For the quarter, consolidated net sales revenue was $470.0 million, compared with $485.9 million in the prior-year period. Gross profit margin was 44.6%, down from 48.6%.
Operating margin was (10.8)% versus 0.4% a year earlier. The company noted that operating margin includes the impact of non-cash asset impairment charges of (16.8)% and (10.6)%, respectively. On a non-GAAP basis, adjusted operating margin was 8.3%, compared with 15.4%.
On a GAAP basis, diluted loss per share was $2.41, compared with a GAAP diluted loss per share of $2.22. Non-GAAP adjusted diluted EPS was $0.83, compared with $2.33.
Cash flow improved: net cash provided by operating activities was $111.3 million, compared with $35.0 million. Non-GAAP adjusted EBITDA margin was 10.3%, compared with 17.4%.
For the full fiscal year, consolidated net sales revenue was $1.786 billion, compared with $1.908 billion in fiscal 2025. Gross profit margin was 45.7%, compared with 47.9%.
Operating margin was (43.8)% versus 7.5% in the prior year. The company said this includes the margin impact of non-cash asset impairment charges of (49.6)% and (2.7)%, respectively. Non-GAAP adjusted operating margin was 8.3%, compared with 13.2%.
On a GAAP basis, diluted loss per share was $39.08, compared with diluted earnings per share of $5.37. Non-GAAP adjusted diluted EPS was $3.55, compared with $7.17.
Net cash provided by operating activities was $171.1 million, compared with $113.2 million. Non-GAAP adjusted EBITDA margin was 10.4%, compared with 15.2%.

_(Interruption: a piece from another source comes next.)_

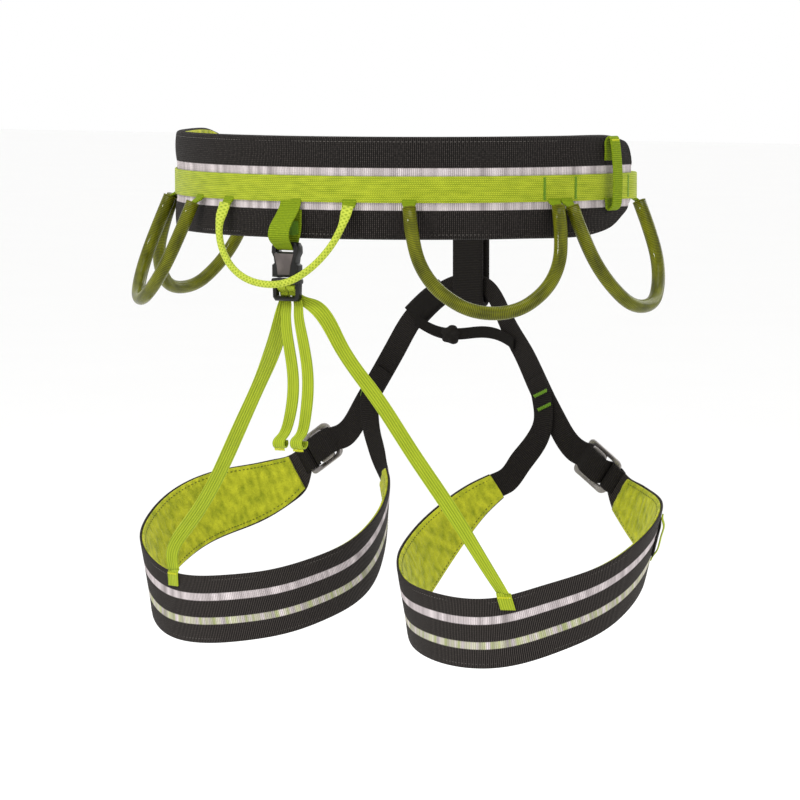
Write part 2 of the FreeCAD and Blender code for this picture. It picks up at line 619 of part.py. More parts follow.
def make_leg(side, name):
    rows = [leg_row(row[0]) for row in LEG_SHAPE]
    gap = size("layer_gap")
    band = size("band_thickness")
    band_rows = rows + [(Vector(124.9, 66.9, -199.8), Vector(0.57, 0.03, 0.82), 19)]
    feature("leg_band_" + name, strap_solid(mirrored(band_rows, side), -band, 0, side=side))
    liner_rows = [(point, across, width - 1.6) for point, across, width in rows]
    liner_outer = -band - gap
    feature("leg_liner_" + name, strap_solid(mirrored(liner_rows, side),
                                             liner_outer - size("liner_thickness"), liner_outer, side=side))
    half = half_thickness()
    end_across = leg_row(-134)[1] * -1
    inner = [(Vector(70, 64.7, -155.2), Vector(1, 0, 0.05), 15),
             (Vector(70, 64.2, -163), Vector(1, 0, -0.1), 15),
             (Vector(67.8, 62.6, -172), Vector(0.93, 0.1, -0.35), 15.5),
             (Vector(63, 59.3, -181.5), Vector(0.75, 0.15, -0.62), 16),
             (Vector(56.6, 55.2, -191.5), Vector(0.62, 0.2, -0.66), 16.5),
             (leg_point(-138, -203.3) + Vector(0.6, 1.0, 0.6), end_across, 17)]
    feature("leg_inner_strap_" + name, strap_solid(mirrored(inner, side), -half, half, side=side))
    start, slope = Vector(71, 67, -150), Vector(0.54, -0.02, -0.84)
    flat = Vector(0.84, 0, 0.54)
    outer = [(start + slope * 1.6, flat, 16.5), (start + slope * 14, flat, 16.5),
             (Vector(86.5, 67.6, -174), flat, 17.3), (Vector(95.5, 69.3, -181.5), Vector(0.66, 0, 0.75), 18),
             (Vector(105.5, 69.9, -186.2), Vector(0.57, 0, 0.82), 18.3)]
    feature("leg_outer_strap_" + name, strap_solid(mirrored(outer, side), -half, half, side=side))
    make_leg_buckle(side, name)
    tail_angles = (160, 153, 144, 133, 124, 115, 107)
    rises = (2, 5.5, 7, 6, 4.5, 3, 2)
    tail = [leg_row(a, rise, size("leg_tail_width")) for a, rise in zip(tail_angles, rises)]
    tail = list(reversed(tail))
    feature("leg_tail_" + name, strap_solid(mirrored(tail, side), 0.5, 1.9, side=side))
    base, across, _ = leg_row(117)
    outward = Vector(base.x - size("leg_centre_x"), base.y - size("leg_centre_y"), 0).normalize()
    around = UP.cross(outward)
    arch = [(19, 1.05), (15.5, 1.6), (12, 3.3), (4, 3.8), (-4, 3.9), (-8.5, 3.3), (-12, 1.7), (-15, 1.15)]
    keeper = [(base + across * rise + outward * offset, around, 7) for rise, offset in arch]
    feature("leg_tail_keeper_" + name, strap_solid(mirrored(keeper, side), -0.5, 0.5, side=side))
    hem_point, hem_across, _ = leg_row(HEM_ANGLE[side])
    hem_out = Vector(hem_point.x - size("leg_centre_x"), hem_point.y - size("leg_centre_y"), 0).normalize()
    hem = [(hem_point + hem_across * rise + hem_out * 0.95, UP.cross(hem_out), size("elastic_width"))
           for rise in (22.6, 18, 13.4)]
    feature("riser_hem_" + name, strap_solid(mirrored(hem, side), -0.55, 0.55, side=side))


def make_leg_buckle(side, name):
    """A slotted plate with a locking bar, standing on the rear face of the leg strap."""
    along = Vector(0.82 * side, -0.03, -0.57)
    outward = Vector(0, -1, 0)
    centre = Vector(112 * side, 67.9, -190.5)
    frame = local_frame(centre, along, outward)
    plate_body("leg_buckle_frame_" + name, sized("plate_length"), sized("plate_width"),
               sized("plate_thickness"),
               two_slot_windows("plate_slot", "plate_slot_width", "plate_rail"), frame)
    lift = frame.Rotation.multVec(Vector(-3.2, 0, size("plate_thickness") + 0.4))
    plate_body("leg_buckle_bar_" + name, sized("bar_length"), sized("bar_plate_width"),
               sized("bar_plate_thickness"), [], Placement(centre + lift, frame.Rotation))


# ---- bridge between the leg loops ----

# Points of the bridge from the left leg's junction to the right one, with the webbing's width there.
BRIDGE_ROUTE = [((-71, 67, -150), 16.5), ((-62.5, 70.5, -134), 16.5), ((-53, 74.5, -115.5), 16.5),
                ((-42, 78.4, -96.5), 15.5), ((-30, 81.7, -84.5), 14), ((-21.5, 83.2, -78.2), 13),
                ((-12, 84.1, -73.8), 12.4), ((0, 84.3, -72), 12), ((12, 84.1, -74.4), 12), ((25, 82, -88.4), 12.5),
                ((36.5, 78.4, -104.5), 14), ((48.5, 74.5, -118.5), 15.5), ((60, 70.5, -134.5), 16.5),
                ((71, 67, -150), 16.5)]


def bridge_rows():
    path = [(Vector(*point), width) for point, width in BRIDGE_ROUTE]
    rows = []
    for index, (point, width) in enumerate(path):
        before = path[max(index - 1, 0)][0]
        after = path[min(index + 1, len(path) - 1)][0]
        run = after - before
        rows.append((point, Vector(-run.z, 0, run.x).normalize(), width))
    return rows


def make_bridge():
    rows = bridge_rows()
    half = half_thickness()
    feature("bridge_webbing", strap_solid(rows, -half, half))
    covered = [(point, across, 20) for point, across, _ in rows[3:6]]
    room = [(point, across, 18) for point, across, _ in rows[2:7]]
    sleeve = strap_solid(covered, -2.6, 2.6).cut(strap_solid(room, -1.6, 1.6))
    feature("bridge_sleeve", sleeve)
    path = [(-38, 72.6, -98.5), (-29, 73.6, -103), (-20, 74.5, -106.2), (-10, 75, -107.2), (0, 75.3, -106.6),
            (14, 75.7, -105), (28, 75.4, -106.5), (41, 73.6, -112)]
    strip = [(Vector(*point), Vector(0, 0, 1), 8) for point in path]
    feature("bridge_keeper_strap", strap_solid(strip, -0.6, 0.6))
    toggle = bound_box("toggle_block", sized("toggle_length"), sized("toggle_depth"), sized("toggle_height"),
                       ("0 mm", "0 mm", "0 mm"))
    toggle = rounded("toggle_round", toggle, 2.2, along_y)
    slot = bound_box("toggle_slot_box", "Dimensions.toggle_length * 2 mm", sized("toggle_slot"),
                     sized("toggle_slot_height"), ("0 mm", "0 mm", "0 mm"))
    whole = cut("toggle_cut", toggle, slot)
    whole.Placement = local_frame(Vector(-10, 74.95, -107.1), Vector(0.998, 0.04, 0.0), UP)
    keep(whole, "bridge_keeper_slider")


# ---- assembly ----

make_belt()
make_waist_buckle()
make_tail_keeper()
make_tie_in_loop()
make_belay_loop()
for loop_name, first_angle, last_angle in GEAR_LOOPS:
    make_gear_loop(loop_name, first_angle, last_angle)
make_haul_loop()
make_clip_slot("clip_slot_right", 80.5)
make_clip_slot("clip_slot_left", -80.5)
make_riser_anchor()
make_rear_socket()
make_rear_plug()
make_prong("rear_prong_right", 1)
make_prong("rear_prong_left", -1)
make_risers()
for leg_side, leg_name in ((1, "right"), (-1, "left")):
    make_leg(leg_side, leg_name)
make_bridge()

doc.recompute()
for thing in doc.Objects:
    if "Invalid" in thing.State or "Error" in thing.State:
        raise RuntimeError(f"{thing.Name} failed to compute: {thing.State}")
for thing in nodes:
    if thing.Shape.isNull() or not thing.Shape.isValid():
        raise RuntimeError(f"{thing.Label} has no valid shape")
os.makedirs("parts", exist_ok=True)
for thing in nodes:
    thing.Shape.exportStep(f"parts/{thing.Label}.step")
print(len(nodes), "sub-parts")
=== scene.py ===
"""The looks of a climbing harness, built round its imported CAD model.

Shapes are worked out in millimetres and written to meshes in metres. +X is the wearer's right,
+Y the wearer's front, +Z up, and the origin is the centre of the waist opening.
"""
import math

import bmesh
import bpy
import numpy as np
from mathutils import Matrix, Vector, noise


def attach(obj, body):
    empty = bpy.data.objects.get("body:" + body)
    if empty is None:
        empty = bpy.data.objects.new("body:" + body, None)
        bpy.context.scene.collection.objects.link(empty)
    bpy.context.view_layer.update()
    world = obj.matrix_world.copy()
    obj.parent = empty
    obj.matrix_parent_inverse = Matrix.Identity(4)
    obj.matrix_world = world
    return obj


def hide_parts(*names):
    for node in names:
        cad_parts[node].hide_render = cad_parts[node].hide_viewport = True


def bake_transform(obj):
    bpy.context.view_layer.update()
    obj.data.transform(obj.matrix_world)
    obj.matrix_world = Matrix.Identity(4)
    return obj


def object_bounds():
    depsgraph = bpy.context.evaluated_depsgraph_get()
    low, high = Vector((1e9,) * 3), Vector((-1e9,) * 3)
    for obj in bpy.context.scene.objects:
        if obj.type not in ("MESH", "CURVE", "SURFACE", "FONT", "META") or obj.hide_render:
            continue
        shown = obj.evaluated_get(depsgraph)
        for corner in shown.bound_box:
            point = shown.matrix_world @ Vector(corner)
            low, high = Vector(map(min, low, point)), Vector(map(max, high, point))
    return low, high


MM = 0.001
UP = Vector((0, 0, 1))
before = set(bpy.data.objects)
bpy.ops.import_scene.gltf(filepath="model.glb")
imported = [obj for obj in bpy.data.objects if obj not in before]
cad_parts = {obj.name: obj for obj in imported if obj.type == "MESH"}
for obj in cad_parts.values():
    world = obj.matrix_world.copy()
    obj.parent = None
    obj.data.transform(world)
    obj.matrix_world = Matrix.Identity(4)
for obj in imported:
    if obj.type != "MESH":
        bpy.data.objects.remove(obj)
cad_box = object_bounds()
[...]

Helen of Troy’s Chief Executive Officer, Mr. G. Scott Uzzell, said: “We closed fiscal 2026 with net sales, adjusted EPS, and cash flow at the better end of our expectations, reflecting our initial steps to stabilize brand performance and improve our financial position during a dynamic year. We are focused on restoring brand momentum by investing in our product innovation, people, and digital capabilities, while emphasizing working capital efficiency and balance sheet productivity. We believe fiscal 2027 marks a pivotal shift as we transition to a growth-first mindset, positioning us for long‑term shareholder value creation.”